WHAT TO DO: Each line that follows should be printed again exactly as it stands.

(Saved entries)
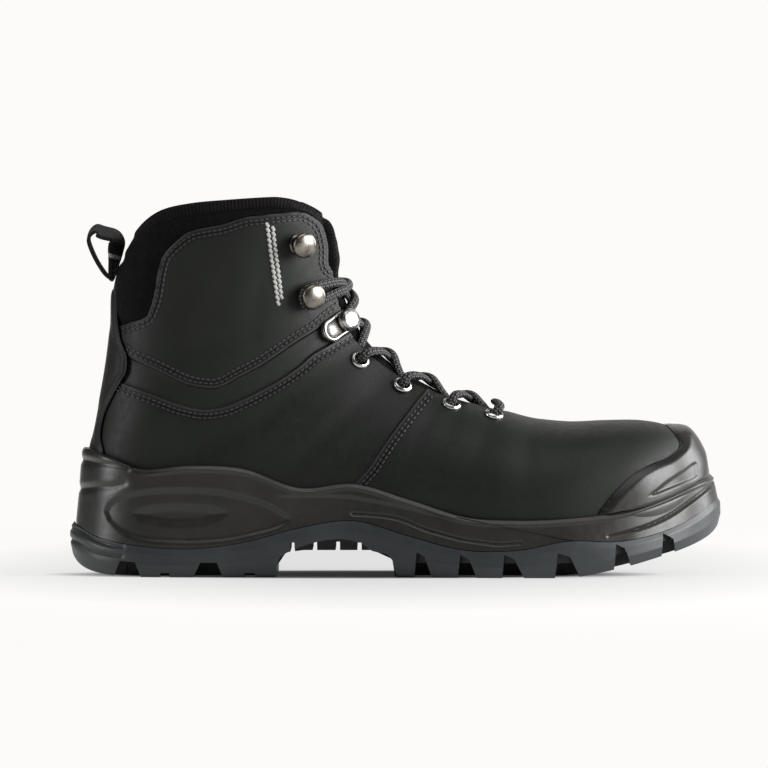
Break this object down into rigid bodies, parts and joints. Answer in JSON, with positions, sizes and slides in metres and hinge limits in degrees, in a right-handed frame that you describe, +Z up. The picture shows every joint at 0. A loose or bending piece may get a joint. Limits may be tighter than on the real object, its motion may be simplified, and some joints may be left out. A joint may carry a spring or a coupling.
{
  "type": "work boot",
  "caption": "Lace-up ankle-height safety work boot in black leather with a padded cuff, moulded midsole, toe guard and lugged rubber outsole.",
  "frame": {"origin": "on the floor under the middle of the sole", "axes": "+X to the toe, -Y to the lateral side, +Z up"},
  "size_m": [0.312, 0.1136, 0.1805],
  "materials": {
    "leather": "matt grained black leather",
    "moulding": "satin moulded foam",
    "rubber": "matt moulded rubber",
    "textile": "woven padded textile",
    "webbing": "black webbing and braided lace",
    "metal": "aged nickel plate"
  },
  "bodies": {
    "root": {"outsole": "rubber", "midsole": "moulding", "upper": "leather", "collar": "textile", "tongue": "textile", "insole": "textile", "toe_guard": "moulding", "backstay": "leather", "pull_loop": "webbing", "lace": "webbing", "eyelet_lateral_1": "metal", "eyelet_lateral_2": "metal", "eyelet_lateral_3": "metal", "eyelet_lateral_4": "metal", "hook_lateral_1": "metal", "hook_lateral_2": "metal", "lock_base_lateral": "metal", "lock_cam_lateral": "metal", "eyelet_medial_1": "metal", "eyelet_medial_2": "metal", "eyelet_medial_3": "metal", "eyelet_medial_4": "metal", "hook_medial_1": "metal", "hook_medial_2": "metal", "lock_base_medial": "metal", "lock_cam_medial": "metal"}
  },
  "joints": []
}
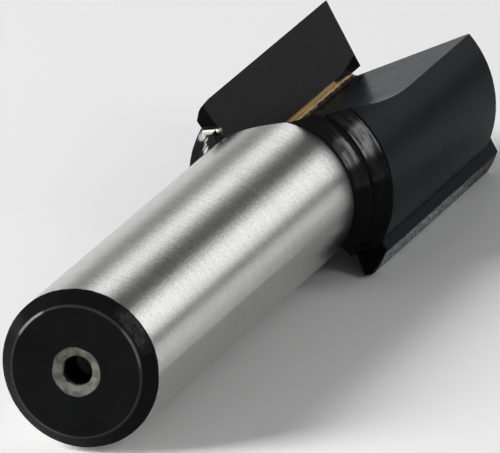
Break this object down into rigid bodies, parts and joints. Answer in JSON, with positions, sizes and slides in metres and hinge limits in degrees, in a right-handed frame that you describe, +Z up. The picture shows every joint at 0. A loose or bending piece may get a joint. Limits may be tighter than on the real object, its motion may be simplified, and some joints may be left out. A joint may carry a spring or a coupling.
{
  "type": "grooving router bit",
  "caption": "Straight grooving router bit: round ground shank with a chamfered end, black neck and winged head, and brazed cutting tips beside open gullets.",
  "frame": {"origin": "on the bit's axis, in the plane of the shank's end face", "axes": "+Y along the bit's axis from the shank's end to the cutting end; +Z up as the bit lies on its side; +X across"},
  "size_m": [0.017, 0.0812, 0.0136],
  "materials": {
    "body_steel": "ground bright shank; chamfer, end face, neck and head in gloss black oxide",
    "carbide": "dark grey, fine ground",
    "braze": "dull golden solder, slightly tarnished"
  },
  "bodies": {
    "root": {"body": "body_steel", "tip_1": "carbide", "tip_2": "carbide", "braze_1": "braze", "braze_2": "braze"}
  },
  "joints": []
}
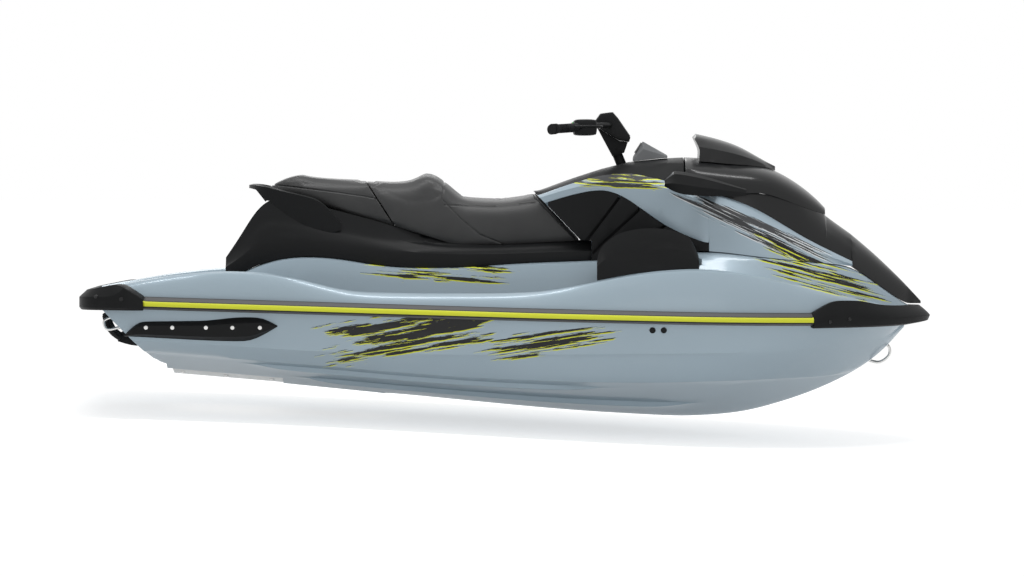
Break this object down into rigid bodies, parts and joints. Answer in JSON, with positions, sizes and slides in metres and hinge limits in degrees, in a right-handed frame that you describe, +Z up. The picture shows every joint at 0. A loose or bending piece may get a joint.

RESULT FOR THIS TASK:
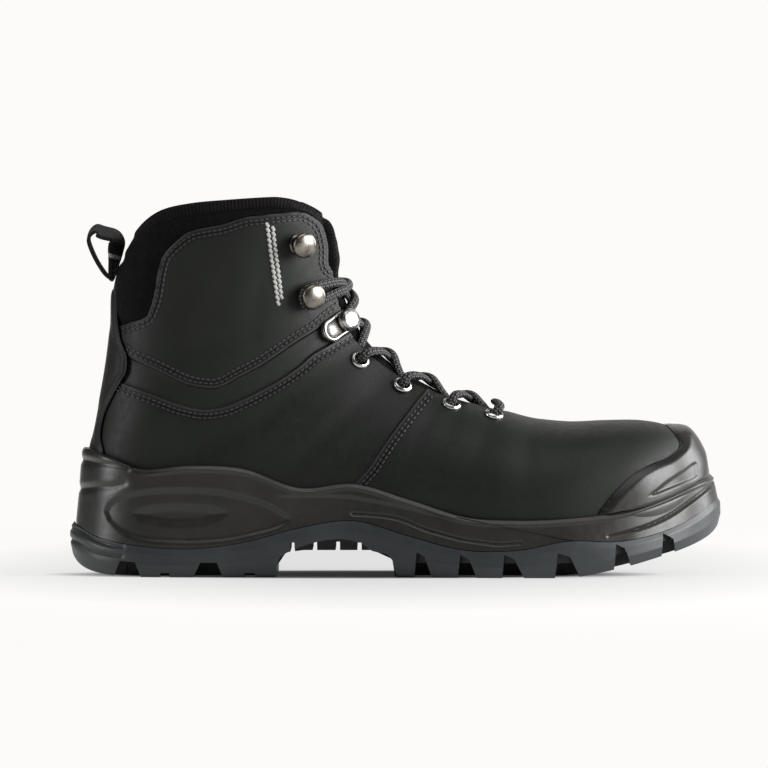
Break this object down into rigid bodies, parts and joints. Answer in JSON, with positions, sizes and slides in metres and hinge limits in degrees, in a right-handed frame that you describe, +Z up. The picture shows every joint at 0. A loose or bending piece may get a joint. Limits may be tighter than on the real object, its motion may be simplified, and some joints may be left out. A joint may carry a spring or a coupling.
{
  "type": "work boot",
  "caption": "Lace-up ankle-height safety work boot in black leather with a padded cuff, moulded midsole, toe guard and lugged rubber outsole.",
  "frame": {"origin": "on the floor under the middle of the sole", "axes": "+X to the toe, -Y to the lateral side, +Z up"},
  "size_m": [0.312, 0.1136, 0.1805],
  "materials": {
    "leather": "matt grained black leather",
    "moulding": "satin moulded foam",
    "rubber": "matt moulded rubber",
    "textile": "woven padded textile",
    "webbing": "black webbing and braided lace",
    "metal": "aged nickel plate"
  },
  "bodies": {
    "root": {"outsole": "rubber", "midsole": "moulding", "upper": "leather", "collar": "textile", "tongue": "textile", "insole": "textile", "toe_guard": "moulding", "backstay": "leather", "pull_loop": "webbing", "lace": "webbing", "eyelet_lateral_1": "metal", "eyelet_lateral_2": "metal", "eyelet_lateral_3": "metal", "eyelet_lateral_4": "metal", "hook_lateral_1": "metal", "hook_lateral_2": "metal", "lock_base_lateral": "metal", "lock_cam_lateral": "metal", "eyelet_medial_1": "metal", "eyelet_medial_2": "metal", "eyelet_medial_3": "metal", "eyelet_medial_4": "metal", "hook_medial_1": "metal", "hook_medial_2": "metal", "lock_base_medial": "metal", "lock_cam_medial": "metal"}
  },
  "joints": []
}
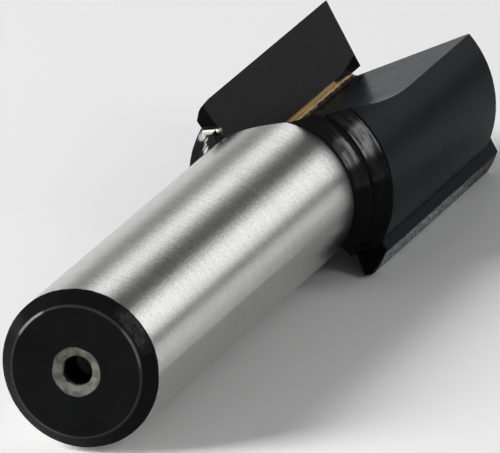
Break this object down into rigid bodies, parts and joints. Answer in JSON, with positions, sizes and slides in metres and hinge limits in degrees, in a right-handed frame that you describe, +Z up. The picture shows every joint at 0. A loose or bending piece may get a joint. Limits may be tighter than on the real object, its motion may be simplified, and some joints may be left out. A joint may carry a spring or a coupling.
{
  "type": "grooving router bit",
  "caption": "Straight grooving router bit: round ground shank with a chamfered end, black neck and winged head, and brazed cutting tips beside open gullets.",
  "frame": {"origin": "on the bit's axis, in the plane of the shank's end face", "axes": "+Y along the bit's axis from the shank's end to the cutting end; +Z up as the bit lies on its side; +X across"},
  "size_m": [0.017, 0.0812, 0.0136],
  "materials": {
    "body_steel": "ground bright shank; chamfer, end face, neck and head in gloss black oxide",
    "carbide": "dark grey, fine ground",
    "braze": "dull golden solder, slightly tarnished"
  },
  "bodies": {
    "root": {"body": "body_steel", "tip_1": "carbide", "tip_2": "carbide", "braze_1": "braze", "braze_2": "braze"}
  },
  "joints": []
}
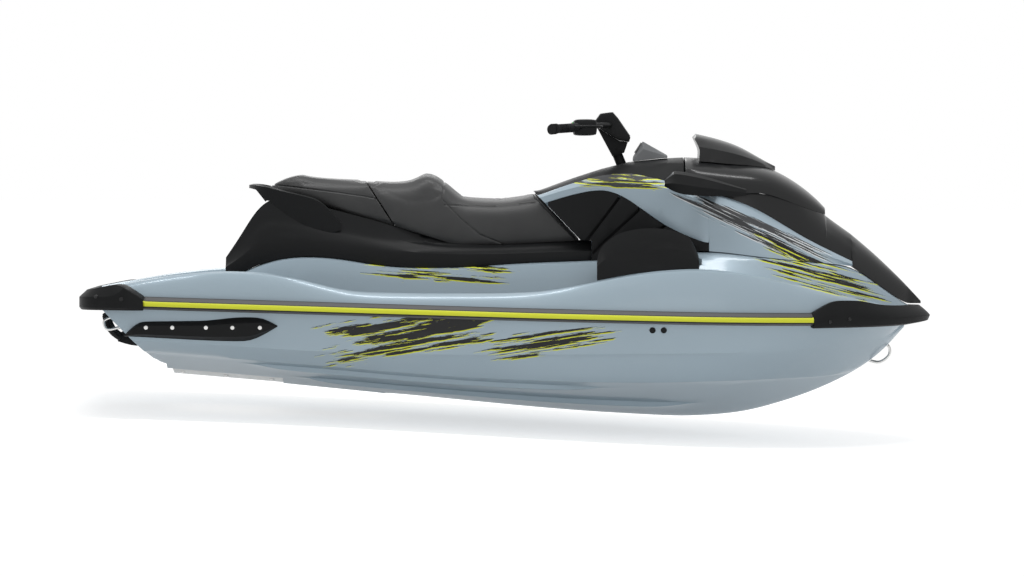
Break this object down into rigid bodies, parts and joints. Answer in JSON, with positions, sizes and slides in metres and hinge limits in degrees, in a right-handed frame that you describe, +Z up. The picture shows every joint at 0. A loose or bending piece may get a joint.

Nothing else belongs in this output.